Moreover, the affordable housing market is fragmented with scores of developers. Those with weak financials may even wind up operations as the cost of compliance with the new regulations may be high. For example, according to Shubhranshu Pani, managing director (strategic consulting) at property consultancy Jones Lang LaSalle (JLL) India, only 315 of the 15,000 projects in Maharashtra have registered under RERA. “I expect a huge rush of projects being registered closer to July end,” he said.
Some states have not yet announced the guidelines, which in turn could slow the pace of launches in the near term. This is not all. Tax increases and greater clarity on input tax credit post-goods and services tax would dampen sales for some time to come.

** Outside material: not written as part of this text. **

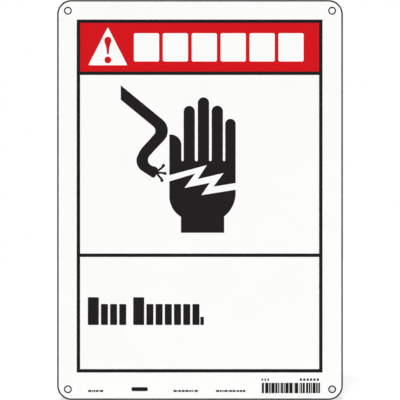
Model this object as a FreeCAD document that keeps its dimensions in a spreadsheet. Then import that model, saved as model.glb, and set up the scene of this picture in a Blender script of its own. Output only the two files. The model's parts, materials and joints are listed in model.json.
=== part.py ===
"""A flat rectangular safety sign: one sheet of aluminium, blanked with rounded corners and punched
with a screw hole in each corner.

The frame: +Z is up, +X is to the reader's right, and the printed face looks along -Y. The origin is
at the centre of the four screw holes, on the back face, where the sign meets the wall or post.
"""
import FreeCAD, Part
import math
import os
import Sketcher
from FreeCAD import Vector

# Driving dimensions, in millimetres: alias, value, what it is.
SIZES = (
    ("sheet_width", 254.0, "the sheet, left to right: ten inches"),
    ("sheet_height", 355.6, "the sheet, bottom to top: fourteen inches"),
    ("sheet_thickness", 1.016, "the sheet's gauge: forty thousandths of an inch"),
    ("corner_radius", 12.7, "the blank's four corners: half an inch"),
    ("hole_diameter", 4.76, "the screw holes: three sixteenths of an inch"),
    ("hole_side_inset", 9.525, "hole's centre to the sheet's left or right edge: three eighths"),
    ("hole_end_inset", 9.525, "hole's centre to the sheet's top or bottom edge: three eighths"),
    ("front_roll", 0.25, "radius that the punch draws on the printed side's edges and hole rims"),
    ("back_break", 0.1, "bevel left by deburring the back's edges and hole rims"),
)
PANEL = "sign_panel"
PARTS_FOLDER = "parts"
# A face counts as looking one way when its normal is this close to it.
SAME_WAY = 1e-6
# How a sketch's constraints name a curve's ends, a circle's centre and the sketch's origin.
START = 1
END = 2
CENTRE = 3
ORIGIN = -1


def write_sizes(doc):
    """The sheet of driving dimensions: a name, a value and its meaning on each row."""
    table = doc.addObject("Spreadsheet::Sheet", "Sizes")
    for row, (alias, value, meaning) in enumerate(SIZES, start=1):
        table.set(f"A{row}", alias)
        table.set(f"B{row}", str(value))
        table.set(f"C{row}", meaning)
        table.setAlias(f"B{row}", alias)
    doc.recompute()
    return table


def origin_plane(body, role):
    """One of the body's own three planes, by its role."""
    return next(plane for plane in body.Origin.OriginFeatures if plane.Role == role)


def new_sketch(body, name):
    """An empty sketch on the upright plane that the back face lies in."""
    sketch = body.newObject("Sketcher::SketchObject", name)
    sketch.AttachmentSupport = [(origin_plane(body, "XZ_Plane"), "")]
    sketch.MapMode = "FlatFace"
    return sketch


def drive(sketch, constraint, name, expression):
    """A named constraint of the sketch, held to an expression of the driving dimensions."""
    index = sketch.addConstraint(constraint)
    sketch.renameConstraint(index, name)
    sketch.setExpression(f"Constraints.{name}", expression)


def draw_outline(sketch, sizes):
    """The blank's outline: a rectangle about the origin with a quarter circle at each corner.

    Sides run anticlockwise from the right one, and each corner leads from a side to the next.
    """
    half_width = sizes.sheet_width / 2
    half_height = sizes.sheet_height / 2
    radius = sizes.corner_radius
    inner_x = half_width - radius
    inner_y = half_height - radius
    ends = (
        (Vector(half_width, -inner_y), Vector(half_width, inner_y)),
        (Vector(inner_x, half_height), Vector(-inner_x, half_height)),
        (Vector(-half_width, inner_y), Vector(-half_width, -inner_y)),
        (Vector(-inner_x, -half_height), Vector(inner_x, -half_height)),
    )
    centres = (
        Vector(inner_x, inner_y),
        Vector(-inner_x, inner_y),
        Vector(-inner_x, -inner_y),
        Vector(inner_x, -inner_y),
    )
    right, top, left, bottom = [sketch.addGeometry(Part.LineSegment(a, b)) for a, b in ends]
    corners = []
    for turn, centre in enumerate(centres):
        circle = Part.Circle(centre, Vector(0, 0, 1), radius)
        start = turn * math.pi / 2
        corners.append(sketch.addGeometry(Part.ArcOfCircle(circle, start, start + math.pi / 2)))
    before = (right, top, left, bottom)
    after = (top, left, bottom, right)
    for side, corner, following in zip(before, corners, after):
        sketch.addConstraint(Sketcher.Constraint("Tangent", side, END, corner, START))
        sketch.addConstraint(Sketcher.Constraint("Tangent", corner, END, following, START))
    for corner in corners[1:]:
        sketch.addConstraint(Sketcher.Constraint("Equal", corners[0], corner))
    for upright in (right, left):
        sketch.addConstraint(Sketcher.Constraint("Vertical", upright))
    for level in (top, bottom):
        sketch.addConstraint(Sketcher.Constraint("Horizontal", level))
    # Opposite corners of the outline are centred on the origin.
    sketch.addConstraint(
        Sketcher.Constraint("Symmetric", right, START, left, START, ORIGIN, START)
    )
    drive(
        sketch,
        Sketcher.Constraint("DistanceX", left, END, right, START, sizes.sheet_width),
        "across",
        "Sizes.sheet_width",
    )
    drive(
        sketch,
        Sketcher.Constraint("DistanceY", bottom, END, top, START, sizes.sheet_height),
        "upward",
        "Sizes.sheet_height",
    )
    drive(
        sketch,
        Sketcher.Constraint("Radius", corners[0], radius),
        "corner",
        "Sizes.corner_radius",
    )


def draw_hole(sketch, sizes):
    """One screw hole, in the upper right corner."""
    centre = Vector(
        sizes.sheet_width / 2 - sizes.hole_side_inset,
        sizes.sheet_height / 2 - sizes.hole_end_inset,
    )
    circle = Part.Circle(centre, Vector(0, 0, 1), sizes.hole_diameter / 2)
    hole = sketch.addGeometry(circle)
    drive(
        sketch,
        Sketcher.Constraint("DistanceX", ORIGIN, START, hole, CENTRE, centre.x),
        "across",
        "Sizes.sheet_width / 2 - Sizes.hole_side_inset",
    )
    drive(
        sketch,
        Sketcher.Constraint("DistanceY", ORIGIN, START, hole, CENTRE, centre.y),
        "upward",
        "Sizes.sheet_height / 2 - Sizes.hole_end_inset",
    )
    drive(
        sketch,
        Sketcher.Constraint("Diameter", hole, sizes.hole_diameter),
        "bore",
        "Sizes.hole_diameter",
    )


def blank_sheet(body, sizes):
    """The flat blank, from the back face at Y = 0 forwards to the printed face."""
    sketch = new_sketch(body, "BlankOutline")
    draw_outline(sketch, sizes)
    blank = body.newObject("PartDesign::Pad", "Blank")
    blank.Profile = sketch
    blank.setExpression("Length", "Sizes.sheet_thickness")
    return blank


def screw_holes(doc, body, sizes):
    """One hole punched through the sheet, mirrored left and down to the other corners."""
    sketch = new_sketch(body, "CornerHole")
    draw_hole(sketch, sizes)
    punch = body.newObject("PartDesign::Pocket", "Punch")
    punch.Profile = sketch
    punch.Type = "ThroughAll"
    punch.Midplane = True
    doc.recompute()
    four = body.newObject("PartDesign::MultiTransform", "FourHoles")
    four.Originals = [punch]
    mirrors = []
    for name, role in (("LeftHoles", "YZ_Plane"), ("LowerHoles", "XY_Plane")):
        mirror = body.newObject("PartDesign::Mirrored", name)
        mirror.MirrorPlane = (origin_plane(body, role), [""])
        mirrors.append(mirror)
    four.Transformations = mirrors
    body.Tip = four
    doc.recompute()
    return four


def flat_face(shape, outward):
    """The name of the flat face that looks along outward."""
    for number, face in enumerate(shape.Faces, start=1):
        if isinstance(face.Surface, Part.Plane):
            if (face.normalAt(0, 0) - outward).Length < SAME_WAY:
                return f"Face{number}"
    raise ValueError("the sheet has no such face")


def roll_front_edges(doc, body, punched):
    """The printed side's outer edge and hole rims, drawn over by the punch."""
    roll = body.newObject("PartDesign::Fillet", "FrontRoll")
    roll.Base = (punched, [flat_face(punched.Shape, Vector(0, -1, 0))])
    roll.setExpression("Radius", "Sizes.front_roll")
    body.Tip = roll
    doc.recompute()
    return roll


def break_back_edges(doc, body, rolled):
    """The back's outer edge and hole rims, with the burr taken off."""
    bevel = body.newObject("PartDesign::Chamfer", "BackBreak")
    bevel.Base = (rolled, [flat_face(rolled.Shape, Vector(0, 1, 0))])
    bevel.setExpression("Size", "Sizes.back_break")
    body.Tip = bevel
    doc.recompute()
    return bevel


def sign_panel(doc, sizes):
    """The whole sign, which is one blanked and punched sheet."""
    body = doc.addObject("PartDesign::Body", "SignPanel")
    body.Label = PANEL
    blank_sheet(body, sizes)
    doc.recompute()
    punched = screw_holes(doc, body, sizes)
    rolled = roll_front_edges(doc, body, punched)
    break_back_edges(doc, body, rolled)
    return body


def check(doc, parts):
    """Stops before anything is written if a feature failed or a solid is unsound."""
    for item in doc.Objects:
        if {"Invalid", "Error"} & set(item.State):
            raise RuntimeError(f"{item.Label} failed: {item.State}")
    for part in parts:
        if part.Shape.isNull() or not part.Shape.isValid() or len(part.Shape.Solids) != 1:
            raise RuntimeError(f"{part.Label} is not one sound solid")


def main():
    doc = FreeCAD.newDocument("SafetySign")
    sizes = write_sizes(doc)
    parts = [sign_panel(doc, sizes)]
    doc.recompute()
    check(doc, parts)
    os.makedirs(PARTS_FOLDER, exist_ok=True)
    for part in parts:
        part.Shape.exportStep(os.path.join(PARTS_FOLDER, f"{part.Label}.step"))
        box = part.Shape.BoundBox
        print(
            f"{part.Label}: X {box.XMin:.3f} to {box.XMax:.3f}, Y {box.YMin:.3f} to {box.YMax:.3f}, "
            f"Z {box.ZMin:.3f} to {box.ZMax:.3f}, volume {part.Shape.Volume:.2f}"
        )


main()
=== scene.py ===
"""Dresses the bare aluminium sheet of a safety sign: a baked enamel front that follows the rolled
rims, screen printed inks in red and black, and the floor, lamps and camera of a plain studio.

Everything is in metres, in the frame of the sheet: +Z is up, +X is to the reader's right, and the
printed side looks along -Y. Sizes that are written in millimetres go through MM.
"""

import json
import math

import bmesh
import bpy
from bpy.props import FloatProperty, FloatVectorProperty, IntProperty, PointerProperty
from bpy.types import NodeSocket, Operator, Panel, PropertyGroup
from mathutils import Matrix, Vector


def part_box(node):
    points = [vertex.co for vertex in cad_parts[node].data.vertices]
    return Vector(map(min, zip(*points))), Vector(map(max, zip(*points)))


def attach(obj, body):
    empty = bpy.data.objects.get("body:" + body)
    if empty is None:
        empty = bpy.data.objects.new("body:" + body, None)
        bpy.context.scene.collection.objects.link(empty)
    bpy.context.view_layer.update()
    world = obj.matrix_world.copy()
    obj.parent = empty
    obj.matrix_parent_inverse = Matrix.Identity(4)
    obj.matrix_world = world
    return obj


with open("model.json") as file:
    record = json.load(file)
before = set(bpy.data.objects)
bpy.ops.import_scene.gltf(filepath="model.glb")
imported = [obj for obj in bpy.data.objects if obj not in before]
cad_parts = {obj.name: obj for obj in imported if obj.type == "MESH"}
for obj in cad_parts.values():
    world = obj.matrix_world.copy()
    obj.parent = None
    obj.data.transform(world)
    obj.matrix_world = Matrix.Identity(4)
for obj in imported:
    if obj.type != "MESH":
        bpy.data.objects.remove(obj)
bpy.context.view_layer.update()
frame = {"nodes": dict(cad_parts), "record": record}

bl_info = {
    "name": "Safety sign",
    "version": (1, 0, 0),
    "blender": (4, 5, 0),
    "location": "3D View > Sidebar > Safety Sign",
    "description": "Enamel, printed inks and studio for a sheet aluminium safety sign",
    "category": "Object",
}

MM = 0.001
PANEL = "sign_panel"
BODY = "root"
LOW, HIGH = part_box(PANEL)
# How far the bare metal's front stands before the back face, which lies at Y = 0.
FRONT = -LOW.y
SHEET_WIDTH = HIGH.x - LOW.x
SHEET_HEIGHT = HIGH.z - LOW.z
SCREW_HOLES = next(m for m in frame["record"]["mounts"] if m["kind"] == "bolt_pattern")["dims"]
HOLE_RADIUS = SCREW_HOLES["hole_r_mm"] * MM
SPACING_ACROSS = SCREW_HOLES["spacing_x_mm"] * MM
SPACING_UP = SCREW_HOLES["spacing_y_mm"] * MM


# Sizes and colours


def size(name, millimetres, description):
    """A length that a user may change, written here in millimetres."""
    return FloatProperty(
        name=name,
        description=description,
        default=millimetres * MM,
        precision=5,
        subtype="DISTANCE",
        unit="LENGTH",
    )


def colour(name, red, green, blue, description):
    """A colour that a user may change, as linear red, green and blue."""
    return FloatVectorProperty(
        name=name,
        description=description,
        default=(red, green, blue),
        min=0.0,
        max=1.0,
        subtype="COLOR",
    )


def brightness(name, default, description):
    """The strength of a light, which a user may change."""
    return FloatProperty(name=name, description=description, default=default, min=0.0)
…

Further, JLL India in it monthly real estate report also says that with job losses looming over the information technology/IT enabled services and financial services industries, demand for residential realty across hubs of Bengaluru, Hyderbad, Pune, Navi Mumbai and Noida may be affected. In other words, a marginal growth in sales reported by a handful of promoters should not be mistaken for a comeback in earnings growth of realty firms.